§ WHAT THE TASK ASKS:
Set the following entries down again exactly, line by line.

§ Stored dataset items:
════════
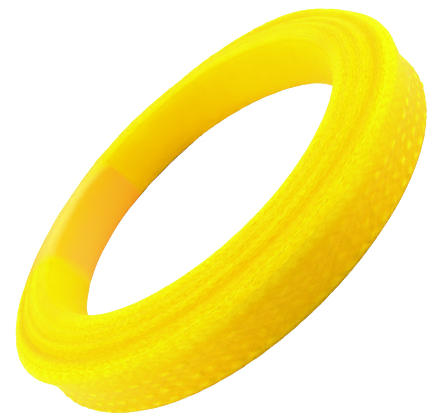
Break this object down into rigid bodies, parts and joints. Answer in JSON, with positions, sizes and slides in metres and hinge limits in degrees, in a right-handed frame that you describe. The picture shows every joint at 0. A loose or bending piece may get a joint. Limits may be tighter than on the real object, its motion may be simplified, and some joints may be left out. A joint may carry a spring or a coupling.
{
  "type": "padded juggling ring",
  "caption": "Thick padded ring for juggling, tossing and catching, with a ribbed sloping top, a raised rounded lip, a pinched waist and a stitched outer band of bright yellow cloth.",
  "frame": {"origin": "the ring's centre, on its axis at half its height", "axes": "+Z along the ring's axis, out of the ribbed face, so the ring rests on its flat base; the satin sleeve spans 106 to 156 degrees from +X towards +Y"},
  "size_m": [0.24, 0.24, 0.04],
  "materials": {
    "hoop_plastic": "satin",
    "joiner_plastic": "satin",
    "pin_plastic": "satin",
    "foam": "matte",
    "cord": "matte",
    "ribbed_knit": "matte",
    "stitched_knit": "matte",
    "lining": "matte",
    "sleeve_satin": "satin",
    "thread": "matte"
  },
  "bodies": {
    "root": {"core_hoop": "hoop_plastic", "hoop_joiner": "joiner_plastic", "joiner_pin_a": "pin_plastic", "joiner_pin_b": "pin_plastic", "foam_upper": "foam", "foam_lower": "foam", "rib_cord_inner": "cord", "rib_cord_middle": "cord", "rib_cord_outer": "cord", "top_cover": "ribbed_knit", "lip_binding": "ribbed_knit", "outer_band": "stitched_knit", "base_cover": "stitched_knit", "inner_lining": "lining", "joint_sleeve": "sleeve_satin", "inner_top_seam": "thread", "outer_top_seam": "thread", "waist_seam": "thread", "outer_base_seam": "thread", "inner_base_seam": "thread", "sleeve_seam_a": "thread", "sleeve_seam_b": "thread"}
  },
  "joints": []
}
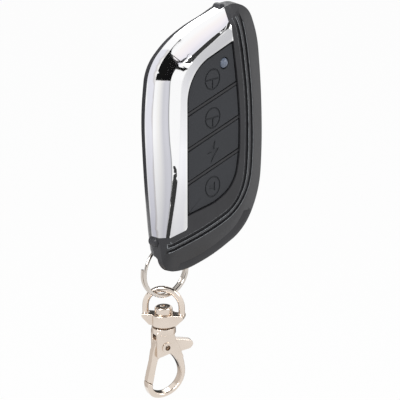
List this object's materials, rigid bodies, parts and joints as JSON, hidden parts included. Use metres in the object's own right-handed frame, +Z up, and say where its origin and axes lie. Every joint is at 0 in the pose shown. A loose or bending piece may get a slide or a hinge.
════════
§ ANSWER IN FULL:
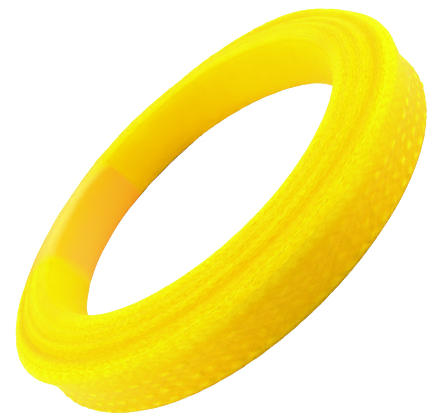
Break this object down into rigid bodies, parts and joints. Answer in JSON, with positions, sizes and slides in metres and hinge limits in degrees, in a right-handed frame that you describe. The picture shows every joint at 0. A loose or bending piece may get a joint. Limits may be tighter than on the real object, its motion may be simplified, and some joints may be left out. A joint may carry a spring or a coupling.
{
  "type": "padded juggling ring",
  "caption": "Thick padded ring for juggling, tossing and catching, with a ribbed sloping top, a raised rounded lip, a pinched waist and a stitched outer band of bright yellow cloth.",
  "frame": {"origin": "the ring's centre, on its axis at half its height", "axes": "+Z along the ring's axis, out of the ribbed face, so the ring rests on its flat base; the satin sleeve spans 106 to 156 degrees from +X towards +Y"},
  "size_m": [0.24, 0.24, 0.04],
  "materials": {
    "hoop_plastic": "satin",
    "joiner_plastic": "satin",
    "pin_plastic": "satin",
    "foam": "matte",
    "cord": "matte",
    "ribbed_knit": "matte",
    "stitched_knit": "matte",
    "lining": "matte",
    "sleeve_satin": "satin",
    "thread": "matte"
  },
  "bodies": {
    "root": {"core_hoop": "hoop_plastic", "hoop_joiner": "joiner_plastic", "joiner_pin_a": "pin_plastic", "joiner_pin_b": "pin_plastic", "foam_upper": "foam", "foam_lower": "foam", "rib_cord_inner": "cord", "rib_cord_middle": "cord", "rib_cord_outer": "cord", "top_cover": "ribbed_knit", "lip_binding": "ribbed_knit", "outer_band": "stitched_knit", "base_cover": "stitched_knit", "inner_lining": "lining", "joint_sleeve": "sleeve_satin", "inner_top_seam": "thread", "outer_top_seam": "thread", "waist_seam": "thread", "outer_base_seam": "thread", "inner_base_seam": "thread", "sleeve_seam_a": "thread", "sleeve_seam_b": "thread"}
  },
  "joints": []
}
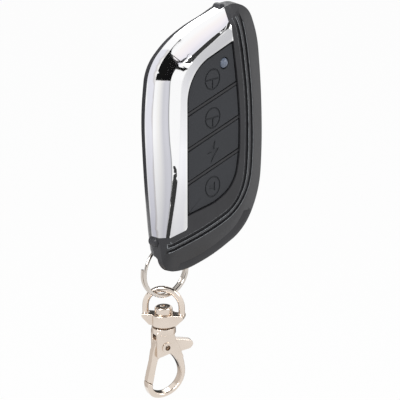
List this object's materials, rigid bodies, parts and joints as JSON, hidden parts included. Use metres in the object's own right-handed frame, +Z up, and say where its origin and axes lie. Every joint is at 0 in the pose shown. A loose or bending piece may get a slide or a hinge.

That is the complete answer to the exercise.